------ SOURCE DATA ------

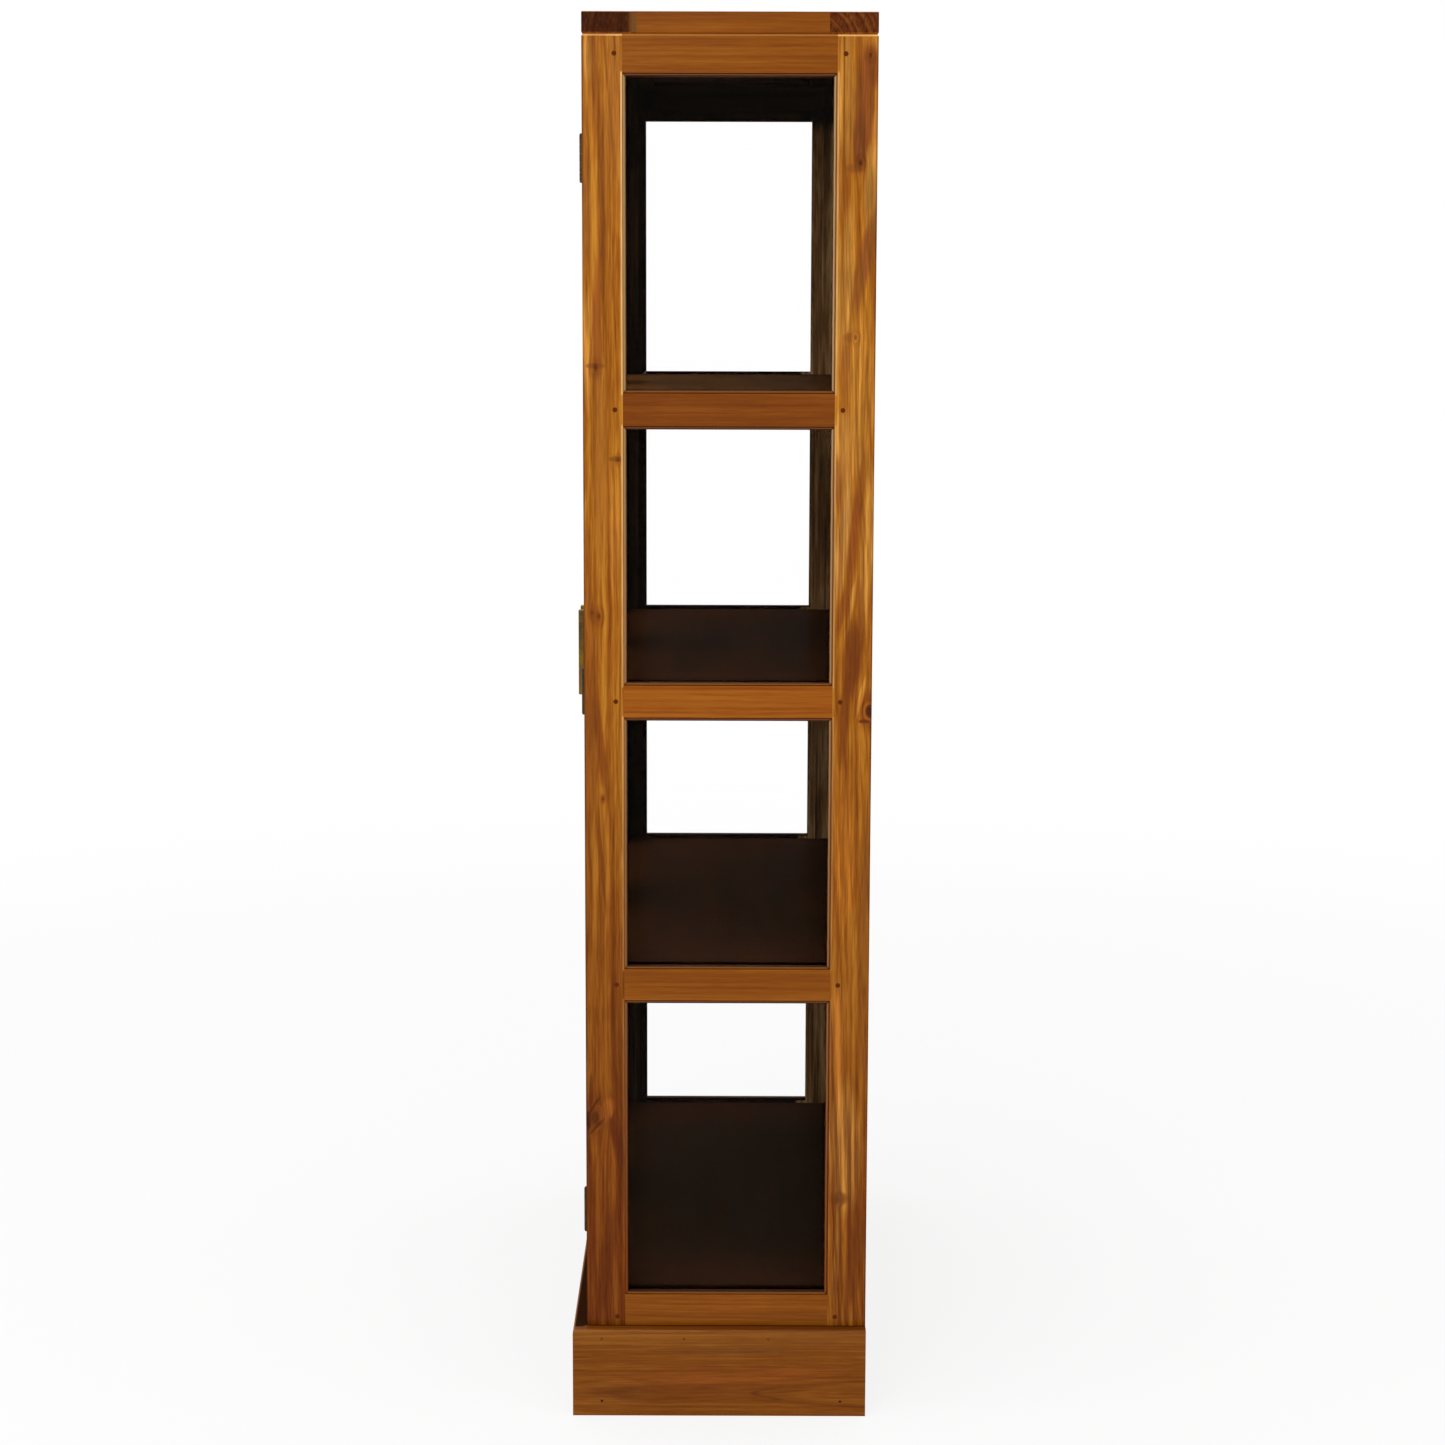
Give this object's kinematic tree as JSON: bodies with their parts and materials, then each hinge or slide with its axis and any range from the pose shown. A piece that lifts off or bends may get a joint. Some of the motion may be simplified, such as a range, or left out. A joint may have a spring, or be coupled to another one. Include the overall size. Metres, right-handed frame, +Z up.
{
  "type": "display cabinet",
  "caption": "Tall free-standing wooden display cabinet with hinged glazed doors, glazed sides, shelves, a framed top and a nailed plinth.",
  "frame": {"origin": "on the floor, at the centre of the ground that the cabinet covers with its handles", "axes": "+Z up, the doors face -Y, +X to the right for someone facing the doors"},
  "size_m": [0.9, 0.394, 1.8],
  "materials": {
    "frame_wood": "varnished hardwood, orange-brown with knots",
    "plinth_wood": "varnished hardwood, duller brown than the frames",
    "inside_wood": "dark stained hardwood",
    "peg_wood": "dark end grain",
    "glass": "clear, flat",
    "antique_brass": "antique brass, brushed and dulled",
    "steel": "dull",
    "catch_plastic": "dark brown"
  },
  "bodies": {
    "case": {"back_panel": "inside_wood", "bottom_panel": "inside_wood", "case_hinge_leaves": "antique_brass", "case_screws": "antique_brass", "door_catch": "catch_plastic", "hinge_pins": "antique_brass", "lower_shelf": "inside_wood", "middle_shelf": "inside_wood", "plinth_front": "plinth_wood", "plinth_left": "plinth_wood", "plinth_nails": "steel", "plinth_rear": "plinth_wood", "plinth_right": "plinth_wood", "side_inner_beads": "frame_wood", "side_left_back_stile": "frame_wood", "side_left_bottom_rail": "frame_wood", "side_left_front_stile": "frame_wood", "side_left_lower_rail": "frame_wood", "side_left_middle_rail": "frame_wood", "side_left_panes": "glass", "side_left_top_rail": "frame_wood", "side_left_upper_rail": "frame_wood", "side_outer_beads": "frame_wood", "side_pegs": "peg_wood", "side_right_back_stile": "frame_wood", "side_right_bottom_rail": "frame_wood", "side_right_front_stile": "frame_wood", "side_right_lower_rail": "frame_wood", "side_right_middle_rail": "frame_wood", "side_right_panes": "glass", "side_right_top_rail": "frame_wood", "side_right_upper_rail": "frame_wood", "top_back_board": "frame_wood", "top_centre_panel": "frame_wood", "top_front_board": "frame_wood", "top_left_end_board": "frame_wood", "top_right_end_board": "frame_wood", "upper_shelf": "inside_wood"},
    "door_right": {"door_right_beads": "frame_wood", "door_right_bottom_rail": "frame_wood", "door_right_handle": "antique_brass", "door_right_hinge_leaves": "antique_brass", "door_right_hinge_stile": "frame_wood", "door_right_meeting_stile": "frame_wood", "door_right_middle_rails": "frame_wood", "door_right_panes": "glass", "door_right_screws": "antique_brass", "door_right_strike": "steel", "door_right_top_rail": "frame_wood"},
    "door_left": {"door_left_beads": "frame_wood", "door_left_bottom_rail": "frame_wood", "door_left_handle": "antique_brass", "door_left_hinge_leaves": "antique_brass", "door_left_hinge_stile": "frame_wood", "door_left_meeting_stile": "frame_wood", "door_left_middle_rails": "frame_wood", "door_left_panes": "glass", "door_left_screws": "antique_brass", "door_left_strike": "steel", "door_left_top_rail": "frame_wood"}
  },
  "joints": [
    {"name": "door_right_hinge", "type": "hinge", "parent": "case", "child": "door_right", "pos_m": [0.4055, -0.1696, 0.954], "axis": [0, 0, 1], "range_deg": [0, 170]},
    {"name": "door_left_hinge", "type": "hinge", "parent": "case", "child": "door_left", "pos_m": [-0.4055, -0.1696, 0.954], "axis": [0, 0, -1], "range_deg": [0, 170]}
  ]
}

------

▶ _SHORT EXERCISE_: Print the material once more, exactly.

▶ _WRITTEN RESPONSE_:
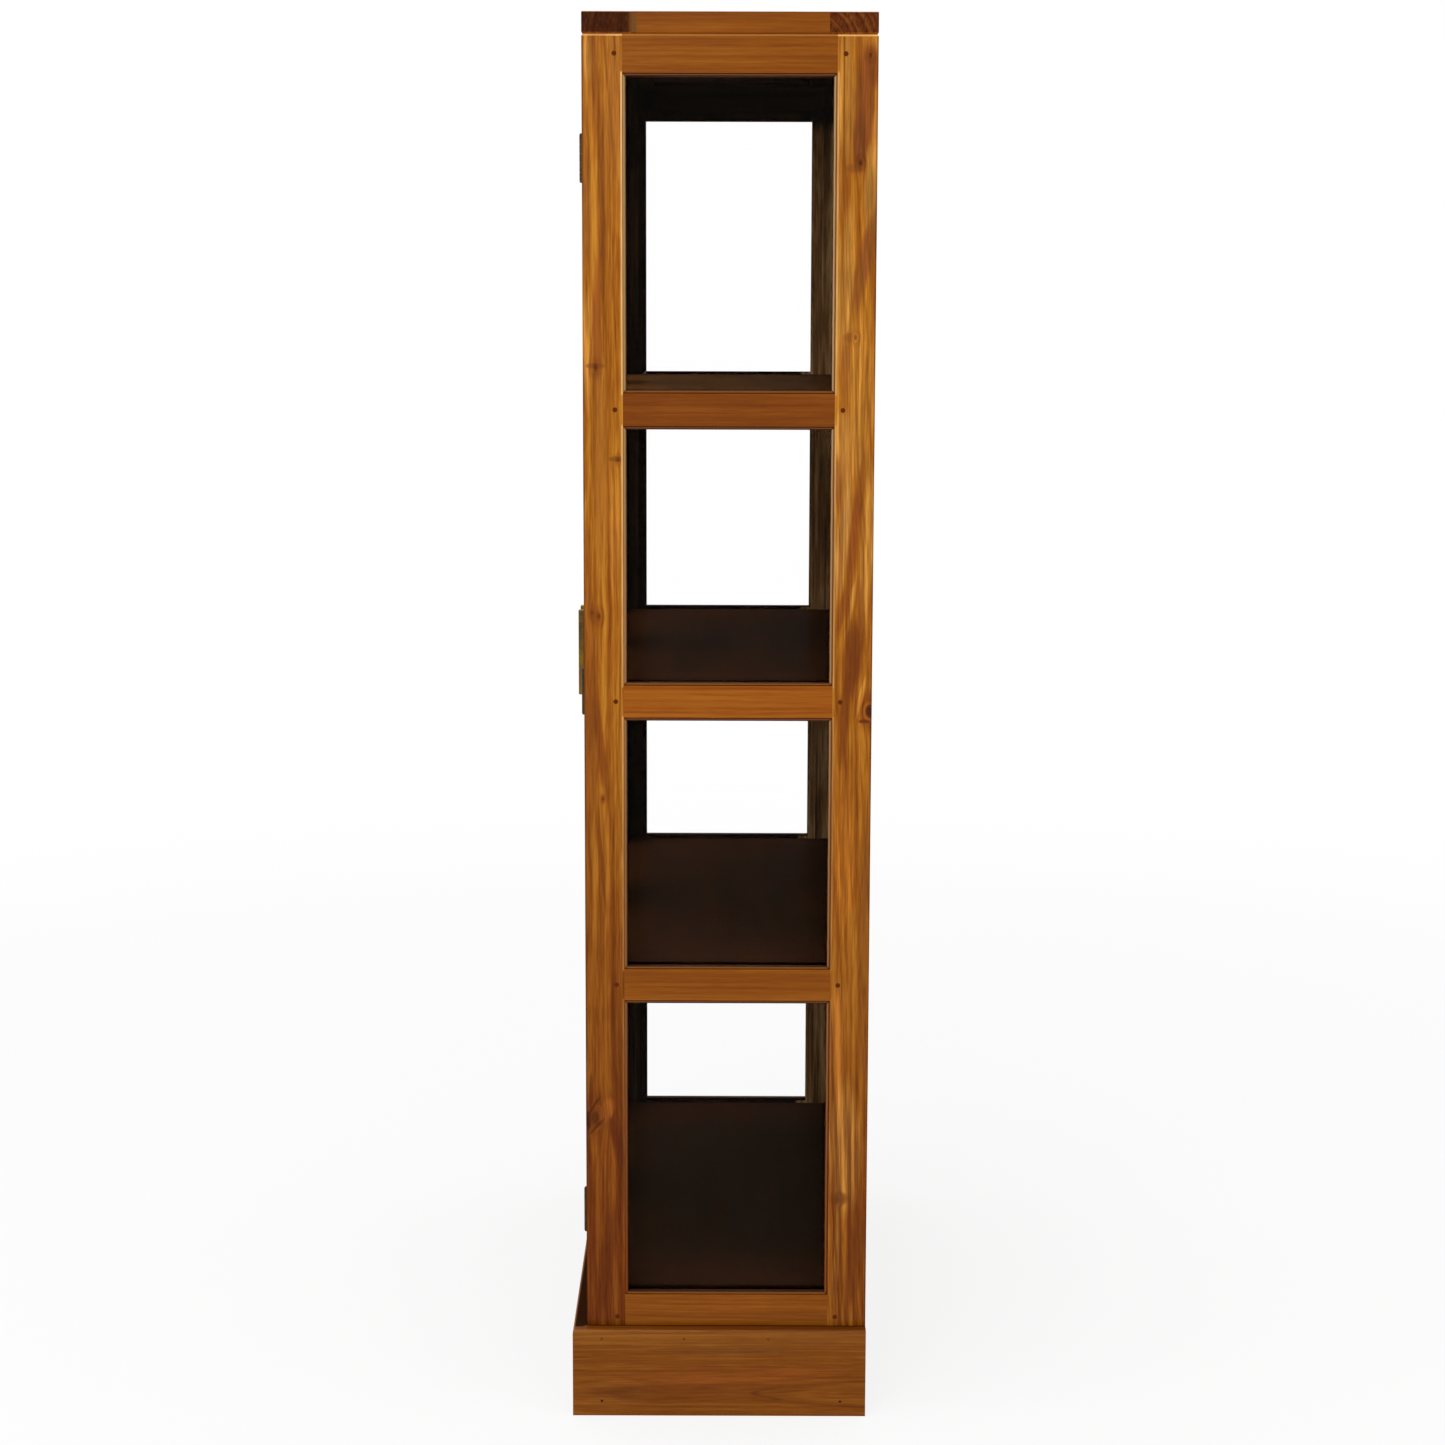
Give this object's kinematic tree as JSON: bodies with their parts and materials, then each hinge or slide with its axis and any range from the pose shown. A piece that lifts off or bends may get a joint. Some of the motion may be simplified, such as a range, or left out. A joint may have a spring, or be coupled to another one. Include the overall size. Metres, right-handed frame, +Z up.
{
  "type": "display cabinet",
  "caption": "Tall free-standing wooden display cabinet with hinged glazed doors, glazed sides, shelves, a framed top and a nailed plinth.",
  "frame": {"origin": "on the floor, at the centre of the ground that the cabinet covers with its handles", "axes": "+Z up, the doors face -Y, +X to the right for someone facing the doors"},
  "size_m": [0.9, 0.394, 1.8],
  "materials": {
    "frame_wood": "varnished hardwood, orange-brown with knots",
    "plinth_wood": "varnished hardwood, duller brown than the frames",
    "inside_wood": "dark stained hardwood",
    "peg_wood": "dark end grain",
    "glass": "clear, flat",
    "antique_brass": "antique brass, brushed and dulled",
    "steel": "dull",
    "catch_plastic": "dark brown"
  },
  "bodies": {
    "case": {"back_panel": "inside_wood", "bottom_panel": "inside_wood", "case_hinge_leaves": "antique_brass", "case_screws": "antique_brass", "door_catch": "catch_plastic", "hinge_pins": "antique_brass", "lower_shelf": "inside_wood", "middle_shelf": "inside_wood", "plinth_front": "plinth_wood", "plinth_left": "plinth_wood", "plinth_nails": "steel", "plinth_rear": "plinth_wood", "plinth_right": "plinth_wood", "side_inner_beads": "frame_wood", "side_left_back_stile": "frame_wood", "side_left_bottom_rail": "frame_wood", "side_left_front_stile": "frame_wood", "side_left_lower_rail": "frame_wood", "side_left_middle_rail": "frame_wood", "side_left_panes": "glass", "side_left_top_rail": "frame_wood", "side_left_upper_rail": "frame_wood", "side_outer_beads": "frame_wood", "side_pegs": "peg_wood", "side_right_back_stile": "frame_wood", "side_right_bottom_rail": "frame_wood", "side_right_front_stile": "frame_wood", "side_right_lower_rail": "frame_wood", "side_right_middle_rail": "frame_wood", "side_right_panes": "glass", "side_right_top_rail": "frame_wood", "side_right_upper_rail": "frame_wood", "top_back_board": "frame_wood", "top_centre_panel": "frame_wood", "top_front_board": "frame_wood", "top_left_end_board": "frame_wood", "top_right_end_board": "frame_wood", "upper_shelf": "inside_wood"},
    "door_right": {"door_right_beads": "frame_wood", "door_right_bottom_rail": "frame_wood", "door_right_handle": "antique_brass", "door_right_hinge_leaves": "antique_brass", "door_right_hinge_stile": "frame_wood", "door_right_meeting_stile": "frame_wood", "door_right_middle_rails": "frame_wood", "door_right_panes": "glass", "door_right_screws": "antique_brass", "door_right_strike": "steel", "door_right_top_rail": "frame_wood"},
    "door_left": {"door_left_beads": "frame_wood", "door_left_bottom_rail": "frame_wood", "door_left_handle": "antique_brass", "door_left_hinge_leaves": "antique_brass", "door_left_hinge_stile": "frame_wood", "door_left_meeting_stile": "frame_wood", "door_left_middle_rails": "frame_wood", "door_left_panes": "glass", "door_left_screws": "antique_brass", "door_left_strike": "steel", "door_left_top_rail": "frame_wood"}
  },
  "joints": [
    {"name": "door_right_hinge", "type": "hinge", "parent": "case", "child": "door_right", "pos_m": [0.4055, -0.1696, 0.954], "axis": [0, 0, 1], "range_deg": [0, 170]},
    {"name": "door_left_hinge", "type": "hinge", "parent": "case", "child": "door_left", "pos_m": [-0.4055, -0.1696, 0.954], "axis": [0, 0, -1], "range_deg": [0, 170]}
  ]
}